Ceux-ci ont d’abord visé le campement des Volontaires pour la défense de la patrie (VDP), ces supplétifs recrutés parmi les habitants et censés défendre leur village. Ils ont ensuite massacré tous ceux qui leur tombaient sous la main, villageois et travailleurs du site d’orpaillage voisin. Terrorisés, les survivants se sont enfuis dans la ville voisine de Sebba, à une quinzaine de kilomètres, venant ainsi grossir le flot des 1,2 million de personnes qui ont dû fuir leur maison depuis six ans.

Les groupes djihadistes sèment la terreur dans la région. Six villages, sur les dix-huit que compte celle-ci sont désormais sous leur contrôle. Ils en ont chassé les instituteurs, les conseillers municipaux, et y imposent la loi islamique, n’hésitant pas à couper les mains de ceux qu’ils accusent d’avoir volé. Dans les autres villages, ils se pavanent en plein jour et à visage découvert, comme s’ils étaient en terrain conquis.

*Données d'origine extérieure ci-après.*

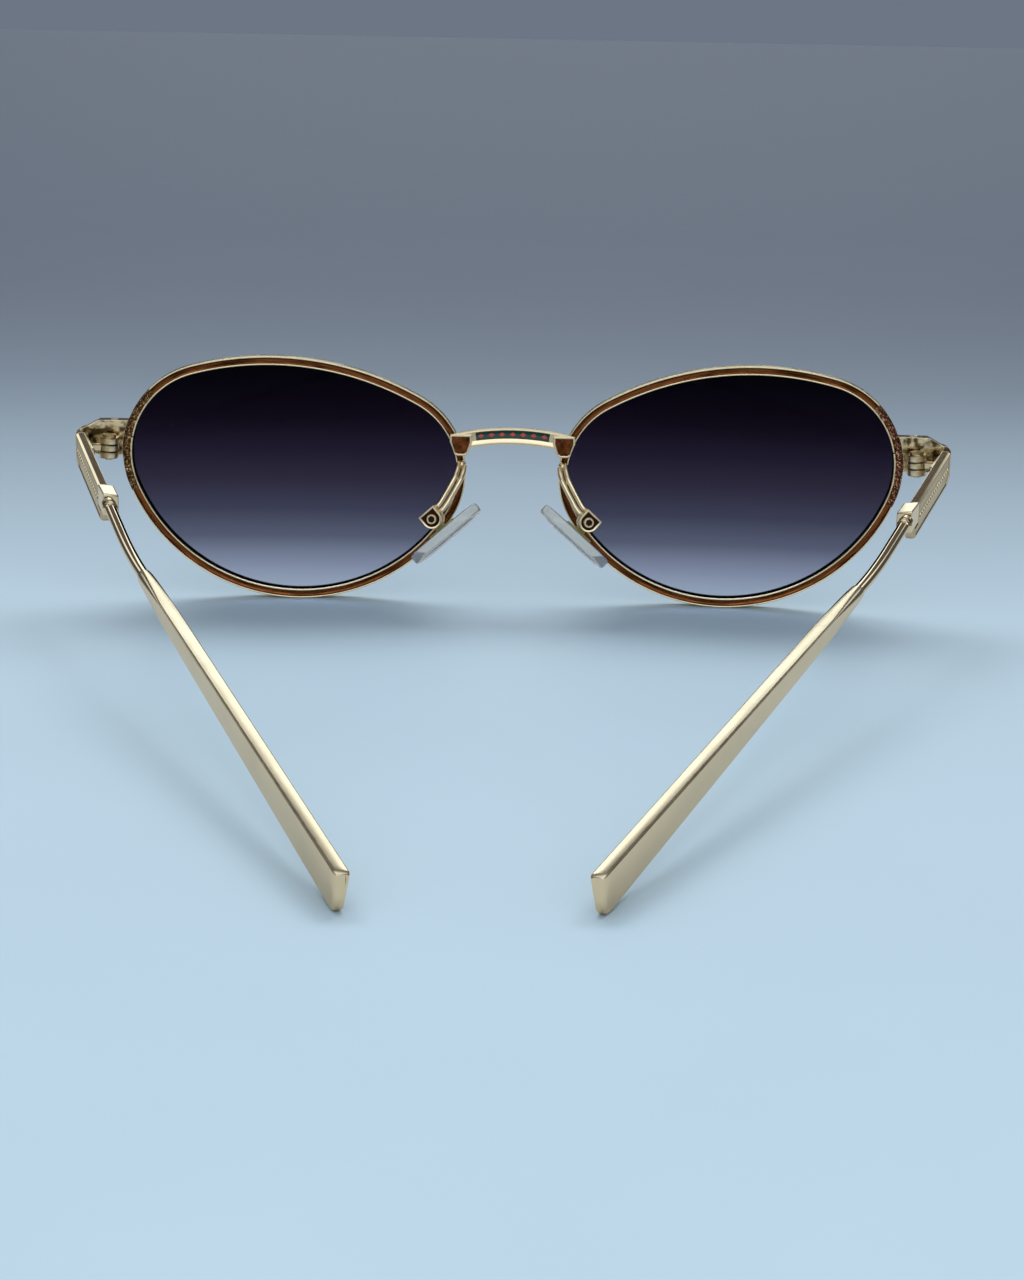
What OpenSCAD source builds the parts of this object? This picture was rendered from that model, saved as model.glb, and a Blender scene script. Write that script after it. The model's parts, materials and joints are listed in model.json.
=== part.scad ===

L’armée burkinabé est bien incapable de protéger la population. Le détachement cantonné à Sebba n’est intervenu que sept heures après que l’alerte a été donnée. À la mi-mai, le ministre de la défense, Chériff Sy, avait fait dans la région une tournée qui s’était conclue par un triomphal « La situation est revenue à la normale ». Plus soucieux de régler ses comptes avec d’autres chefs de l’armée ou de la Sécurité que de protéger la population, il s’en était pris en plastronnant à « ceux qui se moussent devant leur bière à Ouaga ». Dans ce panier de crabes que sont les institutions militaires burkinabé, la grande affaire est plus de profiter de sa situation pour s’enrichir que de mener la guerre aux djihadistes.

La responsabilité de cette situation à la tête du Burkina Faso est historiquement imputable à la France. De 1983 à 1987, le pays avait été gouverné par Thomas Sankara. Celui-ci avait symboliquement rebaptisé l’ancienne colonie française de Haute-Volta du nom de Burkina Faso, « pays des hommes intègres », et avait voulu appliquer cette formule dans sa politique. Les dirigeants français de l’époque, François Mitterrand président et Jacques Chirac premier ministre, le firent assassiner avec l’aide de leur obligé, le président de Côte d’Ivoire Houphouët-Boigny, et remplacer par un dictateur à leur service, Blaise Compaoré. Celui-ci put alors diriger et piller le Burkina pendant vingt-sept ans, avec le soutien de tous les présidents français, avant d’être renversé par un soulèvement massif de la population mené par le comité « contre la corruption et la vie chère ». François Hollande, alors président, fit exfiltrer Compaoré par l’armée française et manœuvra pour que rien ne change. La corruption et la vie chère se sont perpétuées sous les hommes aujourd’hui au pouvoir.

Quoi d’étonnant alors si un tel pouvoir, où l’exemple de la corruption vient du sommet, est bien incapable de protéger la population et si cette situation renforce les groupes djihadistes ? Quant à l’armée française, son inutilité à éviter de tels massacres a une nouvelle fois été mise en lumière. Elle n’a jamais été présente au Burkina -Faso que pour défendre des dictateurs et protéger des régimes pourris.